We often get contacted by clients who are seeking advice on whether they should accept the resignation of an Employee that has been made in the ‘heat of the moment’, with this raising the question as to whether such resignations can be interpreted as being genuine. 

For many years our advice has always been on the more conservative side due to the uncertainty as to whether the Employee will then seek to raise a Personal Grievance for Constructive Dismissal – that being where the Employee believes that the relationship was now so untenable that they had no option but to resign. 

However, a recent Case in the Employment Court has provided a clear interpretation of the law regarding heat of the moment resignations. 

Urban Décor Limited v Yu [[2022] NZEmpC 56; 29/03/2022]

Ms Yu and Ms Jin both worked for Urban Décor until ending their employment by way of resignation after a heated argument with Mr Han, the Company’s sole Director and Shareholder. Despite their heat of the moment resignations, Mr Han then proceeded to issue both Yu and Jin with letters of dismissal. 

Yu and Jin raised Personal Grievances of Unjustified Dismissal with the matter proceeding to the Employment Relations Authority (ERA). The ERA found that Yu and Jin were Unjustifiably Dismissed, with the determination placing significant weight on Urban Décor’s failure to provide a cooling-off period before sending them a letter confirming their dismissal.
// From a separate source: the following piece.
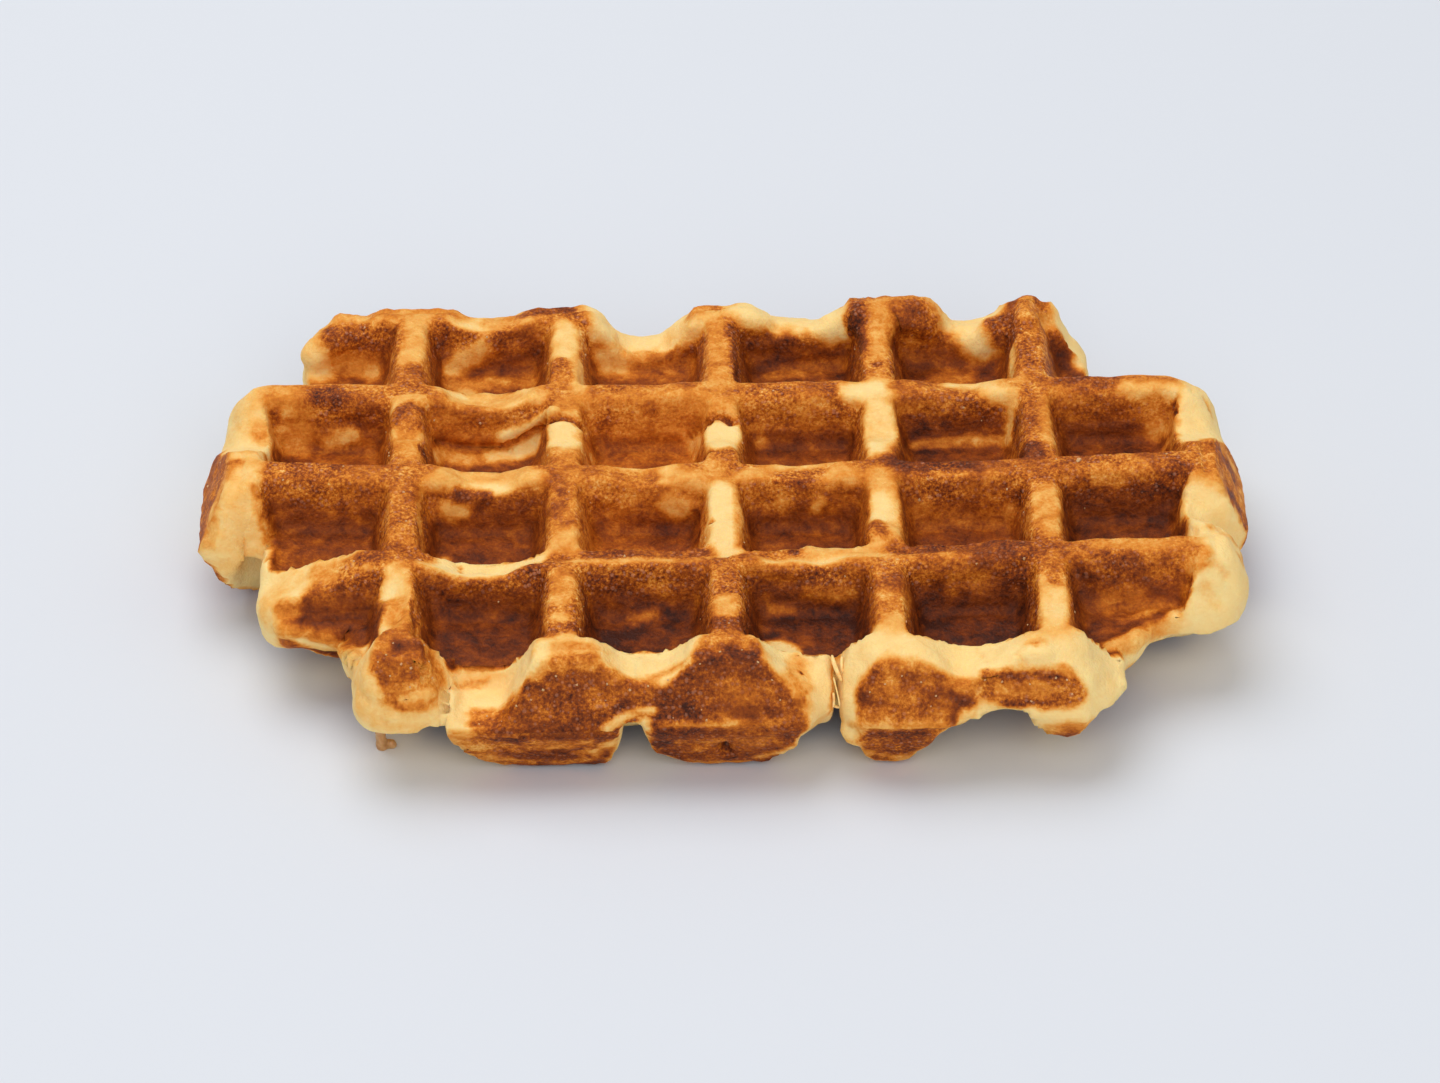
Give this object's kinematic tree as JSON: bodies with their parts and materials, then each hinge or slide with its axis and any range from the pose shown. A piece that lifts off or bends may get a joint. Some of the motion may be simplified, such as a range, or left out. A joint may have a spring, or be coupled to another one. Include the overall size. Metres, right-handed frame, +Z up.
{
  "type": "liege waffle",
  "caption": "Thick sweet yeast waffle with deep square pockets on both faces, browned ribs and an uneven rim of rounded dough lobes.",
  "frame": {"origin": "centre of the bounding box at the height of the lower ribs, on which the waffle rests", "axes": "+X along the longer side, +Y towards the back, +Z up through the thickness"},
  "size_m": [0.1782, 0.111, 0.024],
  "materials": {
    "crust": "matte baked crust, browned where it touched the iron and pale cream yellow where it didn't"
  },
  "bodies": {
    "root": {"waffle": "crust"}
  },
  "joints": []
}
Urban Décor challenged the Determination in the Employment Court arguing that Yu and Jin had in fact quit before they had then been dismissed. The Court, in considering previous case law Mikes Transport Warehouse Ltd v Vermuelen assessed whether Yu and Jin should have been allowed a cooling-off period, due to the fact that the resignations were provided in an emotional tense context, before Urban Décor acted on their resignations. 

The Court made four key observations: 

  1. That a resignation is a unilateral act. Once it has been notified in whatever form, it is not open to the Employer to claim that the employment relationship remains on foot and the resignation is not effective.
  2. That an Employee, unlike an Employer, was not required to justify their decision to resign. 
  3. That an Employee’s decision to resign is not required to be demonstrably well thought out.  
  4. That the key issue was whether, on an objective assessment, the Employee had resigned.

Based on these observations the Court held that there was no legal obligation to provide a cooling-off period or hold off recognising the resignation, and a failure to do so would not amount to a constructive dismissal. 

Having been presented with a resignation, there is no ability for an Employer to reject that resignation and declare the relationship ongoing. Equally, which was potentially relevant in the case, there is no ability to dismiss the Employee if they have resigned, even if the Employer purports to do so, as the relationship has already ended.

While the Court’s decision illustrates a shift away from requiring Employers to provide cooling-off periods when faced with hasty resignations, we recommend that there is still a need to handle such situations with care. If an Employee’s resignation is not objectively clear from the context, Employers should make efforts to confirm the decision before acting upon it. Where it is not objectively clear that this was the Employee’s genuine intention, we would still advise that the best process would be to still provide a cooling-off period to help determine whether the Employee has in fact resigned and reduce the risk of a constructive dismissal claim.